I believe we’ll come to value human creativity more as the machines churn out all their derivative nonsense and muck up all the pipes with their fast, cheap content. It’s an empty shell, valuable only for its ability to distract. It’s up to us to find the time and space that’s free of these distractions to produce and develop original ideas from the fertile soil of our human experience. If making time for clarity doesn’t square with our definition of work, then we need to rethink the value proposition as everyone is forced back into the office cubes in front of their screens all day. It isn’t our faults we’re all so distracted, but it’s on us to come up with real solutions. For me, I guess that means unplugging for creativity…and just getting out of my own way.
Fantastic stuff. Agree with everything - including the coming of the new luddite moment. Went to see a local guy I like - Andy Bender - last night and the opender Adam Ditt - had some fantastic anti AI and anti social media songs. I welcome this revolution.
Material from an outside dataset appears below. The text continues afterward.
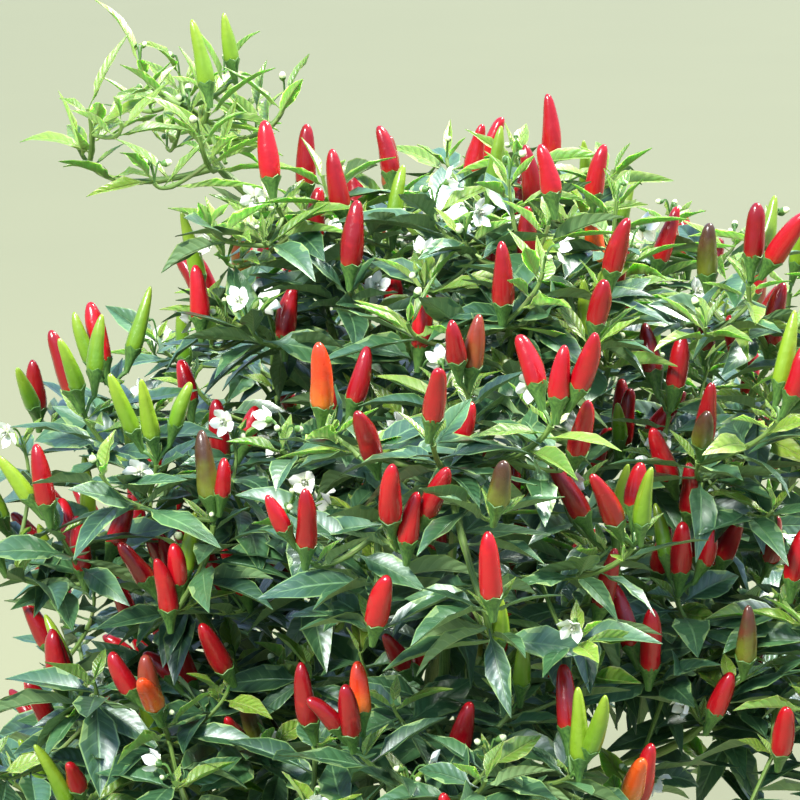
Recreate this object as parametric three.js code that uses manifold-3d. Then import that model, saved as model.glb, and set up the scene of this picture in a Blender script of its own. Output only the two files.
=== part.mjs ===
// A chilli pepper bush, rooted in the ground, in millimetres, +Z up. Its origin is at the foot of its stem.
//
// One woody stem carries five main boughs and a leader. Side boughs grow from those, and each ends in a
// mass of foliage: green twigs that bear leaves and an upright fruit at their tips. Seen from the front,
// which looks along +Y, the crown is lower on the left, and one long shoot leans out of it there. A leaf
// here stands for a small spray of the real ones, so it is larger than life.

import * as THREE from "three";
import { mergeVertices } from "three/addons/utils/BufferGeometryUtils.js";
import Module from "manifold-3d";

const wasm = await Module();
wasm.setup();

// Driving dimensions of the woody parts.
const CLEARANCE = 0.35;
const STEM = { height: 118, leanX: 7, leanY: 5, footRadius: 7.5, tipRadius: 5.2 };
const ROOT_FLARE = { radius: 6.5, height: 9, ribs: 3, ribDepth: 0.14 };
const MAIN_BOUGH = { firstZ: 66, stepZ: 11, footRadius: 4.3, tipRadius: 3.1, out: 62, tipZ: 196 };
const MAIN_BOUGH_WAY = { axisShare: 0.6, tilted: 0.5, kneeOut: 0.55, kneeUp: 0.36 };
const LEADER = { out: 26, turn: 60, tipZ: 392, footRadius: 4.4, tipRadius: 2.3 };
const SIDE_BOUGH = { footRadius: 2.9, tipRadius: 2.3, arch: 0.12 };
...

AI will be great at convergent thinking, but I doubt it will be good at the divergent thinking that is the basis for creativity and innovation. That requires bringing together disparate ideas, facts, or things that don't seem to go together or have any relationship to one another and creating something new that would make no sense to the logical mind. It's what musicians, fiction writers, poets, visual artists, other creators, and inventors do as the essence of their work. As you say, AI is likely to produce things that are logical and derivative. Let AI do that kind of work and free us up to get in the creative flow state and produce the new and different. Which is the really fun part anyway.